Understanding how Gcore's always-on Anti-DDoS protection filters attacks at the edge, with no configuration on your part, and why it changes everything for game servers.

by oneSubnet 3 min reading time

Gcore Anti-DDoS explained: why your server stays online

DDoS attacks are the scourge of gaming communities: a dishonest competitor or a banned player can, for a few euros, rent an attack capable of taking your server offline for hours. Every one of our servers is protected by default with Gcore’s Anti-DDoS solution — here is how it works and why it changes the game.

The problem: why games are a target

A game server exposes a public IP that your players connect to. That IP is trivial to obtain (it is in the game client), and volumetric attacks can now be rented for a few dozen euros on shady marketplaces. The attacker’s goal is simple: saturate your bandwidth or your resources so that legitimate players can no longer reach the server.

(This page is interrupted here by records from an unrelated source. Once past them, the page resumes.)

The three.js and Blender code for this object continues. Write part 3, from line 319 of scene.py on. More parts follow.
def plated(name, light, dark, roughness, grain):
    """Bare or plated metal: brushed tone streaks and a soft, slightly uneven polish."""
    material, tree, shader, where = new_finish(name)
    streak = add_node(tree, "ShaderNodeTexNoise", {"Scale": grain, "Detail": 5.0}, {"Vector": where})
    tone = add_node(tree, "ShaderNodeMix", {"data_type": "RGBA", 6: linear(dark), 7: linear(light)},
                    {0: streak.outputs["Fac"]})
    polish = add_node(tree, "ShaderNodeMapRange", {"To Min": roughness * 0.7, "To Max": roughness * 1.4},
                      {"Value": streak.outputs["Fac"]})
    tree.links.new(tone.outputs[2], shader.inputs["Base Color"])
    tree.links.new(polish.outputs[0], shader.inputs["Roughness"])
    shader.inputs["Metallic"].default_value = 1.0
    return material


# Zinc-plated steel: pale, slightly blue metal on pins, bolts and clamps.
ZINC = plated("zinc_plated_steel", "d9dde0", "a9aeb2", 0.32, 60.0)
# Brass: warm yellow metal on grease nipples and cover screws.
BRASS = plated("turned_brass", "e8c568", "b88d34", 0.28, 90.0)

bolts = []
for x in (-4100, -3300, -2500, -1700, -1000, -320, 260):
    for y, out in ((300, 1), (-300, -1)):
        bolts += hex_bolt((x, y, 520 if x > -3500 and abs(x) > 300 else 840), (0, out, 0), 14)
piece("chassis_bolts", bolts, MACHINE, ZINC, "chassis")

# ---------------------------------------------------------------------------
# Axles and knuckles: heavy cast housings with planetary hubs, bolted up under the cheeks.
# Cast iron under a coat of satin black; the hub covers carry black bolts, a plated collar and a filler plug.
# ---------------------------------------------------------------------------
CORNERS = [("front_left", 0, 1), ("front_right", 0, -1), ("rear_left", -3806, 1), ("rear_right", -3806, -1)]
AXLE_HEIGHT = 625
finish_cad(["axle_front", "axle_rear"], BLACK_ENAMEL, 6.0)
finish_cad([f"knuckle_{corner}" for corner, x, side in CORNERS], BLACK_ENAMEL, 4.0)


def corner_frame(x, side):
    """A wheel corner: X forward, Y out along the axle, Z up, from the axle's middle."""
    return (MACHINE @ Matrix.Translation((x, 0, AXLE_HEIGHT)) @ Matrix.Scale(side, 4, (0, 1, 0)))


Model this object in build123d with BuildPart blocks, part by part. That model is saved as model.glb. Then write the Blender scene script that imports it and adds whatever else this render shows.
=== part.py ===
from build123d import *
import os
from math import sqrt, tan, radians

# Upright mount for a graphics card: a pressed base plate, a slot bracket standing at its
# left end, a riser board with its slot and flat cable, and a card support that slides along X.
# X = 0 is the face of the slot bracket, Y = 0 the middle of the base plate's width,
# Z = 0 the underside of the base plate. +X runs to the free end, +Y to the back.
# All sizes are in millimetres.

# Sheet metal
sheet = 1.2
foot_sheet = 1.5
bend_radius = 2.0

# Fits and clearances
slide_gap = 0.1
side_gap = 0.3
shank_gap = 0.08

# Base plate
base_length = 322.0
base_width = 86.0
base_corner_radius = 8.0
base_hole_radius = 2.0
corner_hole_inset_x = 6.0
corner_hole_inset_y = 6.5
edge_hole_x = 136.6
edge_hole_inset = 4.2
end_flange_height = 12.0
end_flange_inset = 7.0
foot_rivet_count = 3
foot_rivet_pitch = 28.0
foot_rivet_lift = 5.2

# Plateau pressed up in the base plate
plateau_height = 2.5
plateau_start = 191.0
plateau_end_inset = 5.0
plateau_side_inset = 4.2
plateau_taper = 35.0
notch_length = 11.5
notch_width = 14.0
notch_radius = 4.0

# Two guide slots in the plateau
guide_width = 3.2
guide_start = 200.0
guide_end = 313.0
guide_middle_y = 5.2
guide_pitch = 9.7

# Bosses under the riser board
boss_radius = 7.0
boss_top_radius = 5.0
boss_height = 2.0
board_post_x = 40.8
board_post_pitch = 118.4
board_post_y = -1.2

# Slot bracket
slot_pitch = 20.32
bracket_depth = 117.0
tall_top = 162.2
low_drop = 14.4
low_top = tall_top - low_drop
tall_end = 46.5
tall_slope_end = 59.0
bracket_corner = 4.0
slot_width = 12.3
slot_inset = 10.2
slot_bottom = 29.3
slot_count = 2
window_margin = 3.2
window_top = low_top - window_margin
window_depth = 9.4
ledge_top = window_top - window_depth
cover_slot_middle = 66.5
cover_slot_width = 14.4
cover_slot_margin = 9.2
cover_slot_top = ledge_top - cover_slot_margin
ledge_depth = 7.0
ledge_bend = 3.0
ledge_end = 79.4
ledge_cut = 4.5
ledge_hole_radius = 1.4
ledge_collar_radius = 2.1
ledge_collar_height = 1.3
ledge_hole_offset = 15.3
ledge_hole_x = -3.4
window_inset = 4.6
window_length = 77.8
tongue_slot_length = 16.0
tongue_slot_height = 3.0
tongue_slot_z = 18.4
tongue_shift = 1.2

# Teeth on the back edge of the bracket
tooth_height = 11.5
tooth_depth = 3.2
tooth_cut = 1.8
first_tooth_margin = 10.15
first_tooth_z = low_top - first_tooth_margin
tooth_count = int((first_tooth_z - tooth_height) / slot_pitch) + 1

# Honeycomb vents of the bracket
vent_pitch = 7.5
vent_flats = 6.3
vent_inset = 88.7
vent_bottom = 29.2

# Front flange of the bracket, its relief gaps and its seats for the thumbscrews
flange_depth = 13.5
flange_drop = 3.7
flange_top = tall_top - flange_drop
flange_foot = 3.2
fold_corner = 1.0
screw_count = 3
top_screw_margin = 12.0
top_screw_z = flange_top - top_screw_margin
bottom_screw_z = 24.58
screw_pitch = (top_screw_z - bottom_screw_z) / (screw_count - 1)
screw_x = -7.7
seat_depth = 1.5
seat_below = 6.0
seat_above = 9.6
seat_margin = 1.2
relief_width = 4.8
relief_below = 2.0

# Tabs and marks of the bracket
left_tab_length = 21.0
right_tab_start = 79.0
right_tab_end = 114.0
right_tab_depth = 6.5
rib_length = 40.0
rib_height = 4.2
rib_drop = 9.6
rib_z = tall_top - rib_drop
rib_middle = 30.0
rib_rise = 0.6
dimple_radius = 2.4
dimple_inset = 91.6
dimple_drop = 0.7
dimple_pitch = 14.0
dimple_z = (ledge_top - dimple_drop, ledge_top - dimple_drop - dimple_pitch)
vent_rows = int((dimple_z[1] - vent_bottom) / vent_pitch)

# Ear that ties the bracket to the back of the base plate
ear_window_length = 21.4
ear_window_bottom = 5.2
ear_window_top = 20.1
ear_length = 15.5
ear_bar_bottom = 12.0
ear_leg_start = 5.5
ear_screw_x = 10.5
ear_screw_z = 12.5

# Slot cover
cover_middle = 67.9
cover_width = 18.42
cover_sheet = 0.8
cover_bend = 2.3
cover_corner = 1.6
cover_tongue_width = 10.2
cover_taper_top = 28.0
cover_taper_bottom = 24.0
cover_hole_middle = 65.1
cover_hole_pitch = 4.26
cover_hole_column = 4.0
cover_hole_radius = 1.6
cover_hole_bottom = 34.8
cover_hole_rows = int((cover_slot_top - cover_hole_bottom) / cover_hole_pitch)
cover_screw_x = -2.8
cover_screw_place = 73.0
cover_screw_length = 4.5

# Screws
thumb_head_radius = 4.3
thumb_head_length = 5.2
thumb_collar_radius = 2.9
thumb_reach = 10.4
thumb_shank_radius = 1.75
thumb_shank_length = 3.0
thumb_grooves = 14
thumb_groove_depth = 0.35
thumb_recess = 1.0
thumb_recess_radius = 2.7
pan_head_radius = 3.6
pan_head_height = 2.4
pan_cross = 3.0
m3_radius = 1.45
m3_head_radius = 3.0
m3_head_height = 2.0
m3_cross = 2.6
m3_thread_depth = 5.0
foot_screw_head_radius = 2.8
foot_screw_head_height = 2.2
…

Without dedicated protection, even a modest attack of a few gigabits per second is enough to drop a standard server. That is why Anti-DDoS protection is no longer a luxury but a requirement.

Always-on protection, by design

The Gcore protection we deploy is “always-on”. That means all of your inbound traffic permanently traverses Gcore’s anycast filtering network, spread across more than 180 points of presence worldwide. You have no setting to change, no button to press: protection is applied to every server by default.

This is a major difference from “on-demand” protections that only activate once an attack is detected — and therefore let through the first seconds, which are often the most brutal.

Real-time detection

The system analyzes traffic continuously. When an anomaly is detected — a sudden volumetric spike, the signature of a SYN flood, a UDP flood or an amplification attack — the suspicious traffic is redirected to the filtering platform. Detection is automated and requires no intervention from you, nor from us in an emergency.

Filtering at the edge

Once suspicious traffic is isolated, malicious packets are dropped at the edge of the network, within seconds, using mitigation rules adapted to the attack type. Only legitimate traffic actually reaches your server. The word “edge” matters: filtering happens near the source of the attack, not in front of your server, which prevents your bandwidth from being saturated.

Tuned for games

Gcore adjusts filtering for game protocols (notably low-latency UDP). The challenge is avoiding false positives: you do not want a legitimate player to be mistaken for an attacker. Good game filtering must tell apart a normal connection spike (an event opening, a forum mention) from a flood of malformed packets. That is exactly what the specialized layer handles.

Capacity without a ceiling for you

Gcore’s infrastructure absorbs attacks of several hundred gigabits per second. In plain terms: you never have to wonder whether the attack you are under is “too big”. Capacity is sized for attacks seen in the wild, not for textbook scenarios.

What you may observe during an attack

If an attack happens, it is normal to notice slightly higher latency for a few seconds — that is the filtering kicking in. Your server, however, stays available. That is the entire point: absorb rather than drop. You have no firewall to configure, no rule to enable, no panic ticket to open.

Anti-DDoS protection is one of the rare areas where “transparent” is genuinely the right word: when it works, you do not even have to think about it existing.